3.1. Resampling Methods

Resampling methods involve modifying the dataset to achieve a balanced class distribution. There are two main types of resampling methods:

3.1.1. Oversampling

Oversampling involves increasing the number of instances in the minority class by duplicating existing data points or generating synthetic data points. Common oversampling techniques include Random Oversampling and SMOTE (Synthetic Minority Over-sampling Technique).

3.1.2. Undersampling

Undersampling reduces the number of instances in the majority class by randomly removing data points.
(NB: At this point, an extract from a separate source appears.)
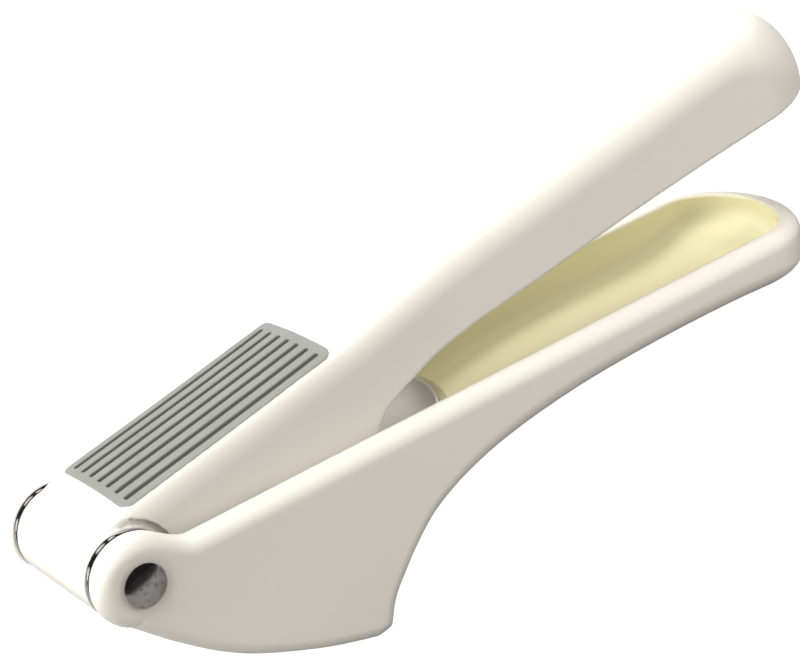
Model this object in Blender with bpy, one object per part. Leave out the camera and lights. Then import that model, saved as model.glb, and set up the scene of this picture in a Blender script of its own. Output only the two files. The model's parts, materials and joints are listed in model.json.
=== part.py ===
"""Garlic press: two moulded handles on a chrome pin, with a steel hopper, sieve and plunger between them.

Everything is drawn in the press frame, in millimetres: the hinge axis is Y through the origin, +X runs
along the flat rim of the lower handle to its tail, and +Z points up out of that rim. One parent empty then
stands the press on its heel and tail, with the middle of the heel's flat at the origin of the world.
"""

import math

import bmesh
import bpy
from mathutils import Matrix, Vector

MM = 0.001
GAP = 0.3  # between pieces that touch

# Hinge
BARREL_RADIUS = 9.0
BARREL_HALF = 14.1
RELIEF_RADIUS = 10.4  # the washers' relief in the lever's sides
RELIEF_HALF = 13.6
EAR_RADIUS = 9.2
EAR_INNER = 16.1
EAR_EDGE = 2.4
WASHER_THICK = 1.5
PIN_RADIUS = 2.5
SLEEVE_RADIUS = 3.6
BORE_CLEARANCE = 0.35
PIN_HEAD_RADIUS = 4.3
PIN_HEAD_HEIGHT = 1.5

# Lower handle
RIM_Z = 3.6
HALF_WIDTH = 20.5
WALL_HALF = 16.1
RIM_ROUND = 3.4
TAIL_REACH = 15.5
TRAY_REACH = 10.8
TRAY_START = 72.0
DAM_THICK = 1.8
TRAY_FILLET = 3.0
SEAT_RADIUS = 9.8
FRONT_TOP_ANGLE = -16.5
REST_POINT = (46.6, -36.0)
TAIL_REST_POINT = (157.0, -7.75)

# The lower handle's underside from the ears to the heel, then from the heel to the tail
FRONT_OUTLINE = [(-3.9, -8.4), (3.4, -15.3), (11.9, -22.2), (20.2, -27.2), (33.5, -33.0), (44.9, -36.6)]
REAR_OUTLINE = [
    (48.6, -35.9), (51.0, -30.4), (54.4, -26.2), (58.6, -21.8), (63.7, -17.6), (69.6, -14.6),
    (76.3, -12.3), (84.6, -10.4), (97.0, -8.6), (110.0, -7.5), (128.0, -7.0), (146.0, -7.2),
    (161.0, -8.0),
]
TRAY_KEEL = [
    (63.7, -15.6), (69.6, -12.6), (76.3, -10.4), (84.6, -8.6), (97.0, -6.8), (110.0, -5.7), (128.0, -5.2),
    (144.0, -5.2), (154.0, -4.6), (161.0, -3.2),
]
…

This technique aims to balance the class distribution by downsizing the majority class.

3.2. Synthetic Data Generation

Synthetic data generation techniques create new data points for the minority class. SMOTE, mentioned earlier, is a widely used synthetic data generation technique that interpolates between existing data points to create synthetic samples.

3.3. Cost-Sensitive Learning

Cost-sensitive learning assigns different misclassification costs to different classes. This approach is useful when the consequences of misclassifying the minority class are more severe than misclassifying the majority class.

4. Implementation in Python

Now that we understand the techniques to balance a dataset, let’s implement them in Python.

4.1. Using the `imbalanced-learn` Library

The imbalanced-learn library (also known as imblearn) provides a wide range of resampling techniques and is compatible with scikit-learn. Here’s a simple example of how to use Random Oversampling and SMOTE with imbalanced-learn:

from imblearn.over_sampling import RandomOverSampler, SMOTE
from imblearn.under_sampling import RandomUnderSampler
from sklearn.datasets import make_classification

# Create an imbalanced dataset (X, y)
X, y = make_classification(n_classes=2, class_sep=2, weights=[0.1, 0.9], n_informative=3, n_redundant=1, flip_y=0, n_features=20, n_clusters_per_class=1, n_samples=1000, random_state=42)

# Random Oversampling
ros = RandomOverSampler()
X_ros, y_ros = ros.fit_resample(X, y)

# SMOTE
smote = SMOTE()
X_smote, y_smote = smote.fit_resample(X, y)

# Random Undersampling
rus = RandomUnderSampler()
X_rus, y_rus = rus.fit_resample(X, y)

4.2. Manual Resampling

You can also perform resampling manually by selecting a subset of data points from the majority class (undersampling) or generating synthetic samples for the minority class (oversampling).

4.3. Synthetic Data Generation

To generate synthetic data using SMOTE, you can use the SMOTE class from imbalanced-learn, as shown in the previous example.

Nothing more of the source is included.